TASK DESCRIPTION
Nothing outside the stretch should be returned: give exactly the lines from the line containing "low, high = corners.min(axis=0), corners.max(axis=0)" through the line containing "obj.matrix_parent_inverse = Matrix.Identity(4)", including both.

## BEGIN SUPPLIED INFORMATION

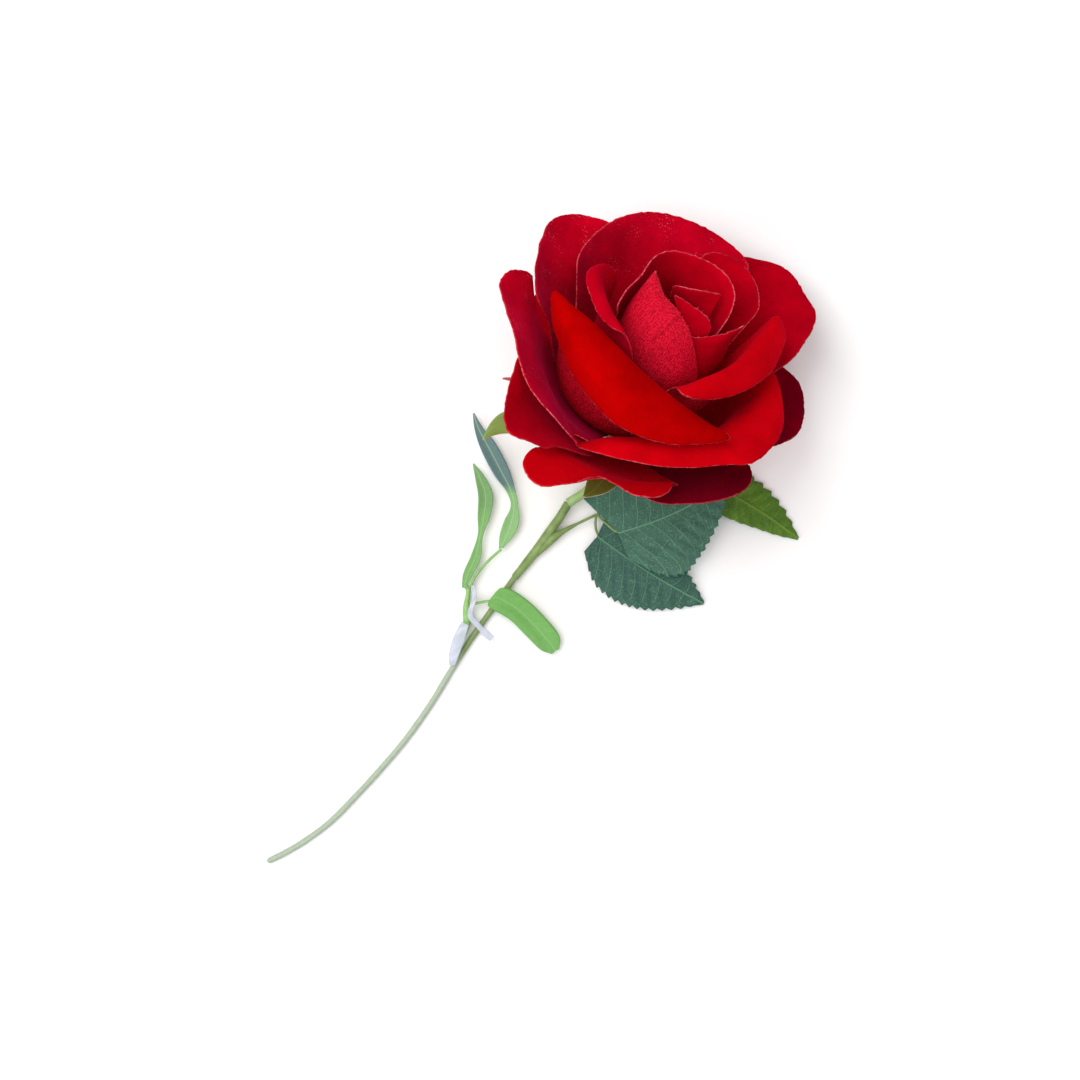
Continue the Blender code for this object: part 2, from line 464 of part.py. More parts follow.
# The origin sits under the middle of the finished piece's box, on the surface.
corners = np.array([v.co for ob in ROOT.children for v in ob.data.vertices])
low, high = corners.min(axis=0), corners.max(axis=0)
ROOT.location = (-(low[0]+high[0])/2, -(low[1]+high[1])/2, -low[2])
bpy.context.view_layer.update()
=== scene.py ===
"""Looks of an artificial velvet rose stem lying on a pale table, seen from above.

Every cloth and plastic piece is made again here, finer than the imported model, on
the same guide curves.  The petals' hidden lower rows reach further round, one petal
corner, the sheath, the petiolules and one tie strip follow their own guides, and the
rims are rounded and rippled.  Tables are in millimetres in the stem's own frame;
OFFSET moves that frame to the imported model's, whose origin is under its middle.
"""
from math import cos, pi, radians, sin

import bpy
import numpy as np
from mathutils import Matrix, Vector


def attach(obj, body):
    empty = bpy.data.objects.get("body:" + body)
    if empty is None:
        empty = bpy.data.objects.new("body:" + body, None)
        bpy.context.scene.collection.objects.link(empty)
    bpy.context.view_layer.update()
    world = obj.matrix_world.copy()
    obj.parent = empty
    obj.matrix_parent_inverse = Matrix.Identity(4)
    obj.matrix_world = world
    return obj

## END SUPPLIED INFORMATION

EXPECTED ANSWER
low, high = corners.min(axis=0), corners.max(axis=0)
ROOT.location = (-(low[0]+high[0])/2, -(low[1]+high[1])/2, -low[2])
bpy.context.view_layer.update()
=== scene.py ===
"""Looks of an artificial velvet rose stem lying on a pale table, seen from above.

Every cloth and plastic piece is made again here, finer than the imported model, on
the same guide curves.  The petals' hidden lower rows reach further round, one petal
corner, the sheath, the petiolules and one tie strip follow their own guides, and the
rims are rounded and rippled.  Tables are in millimetres in the stem's own frame;
OFFSET moves that frame to the imported model's, whose origin is under its middle.
"""
from math import cos, pi, radians, sin

import bpy
import numpy as np
from mathutils import Matrix, Vector


def attach(obj, body):
    empty = bpy.data.objects.get("body:" + body)
    if empty is None:
        empty = bpy.data.objects.new("body:" + body, None)
        bpy.context.scene.collection.objects.link(empty)
    bpy.context.view_layer.update()
    world = obj.matrix_world.copy()
    obj.parent = empty
    obj.matrix_parent_inverse = Matrix.Identity(4)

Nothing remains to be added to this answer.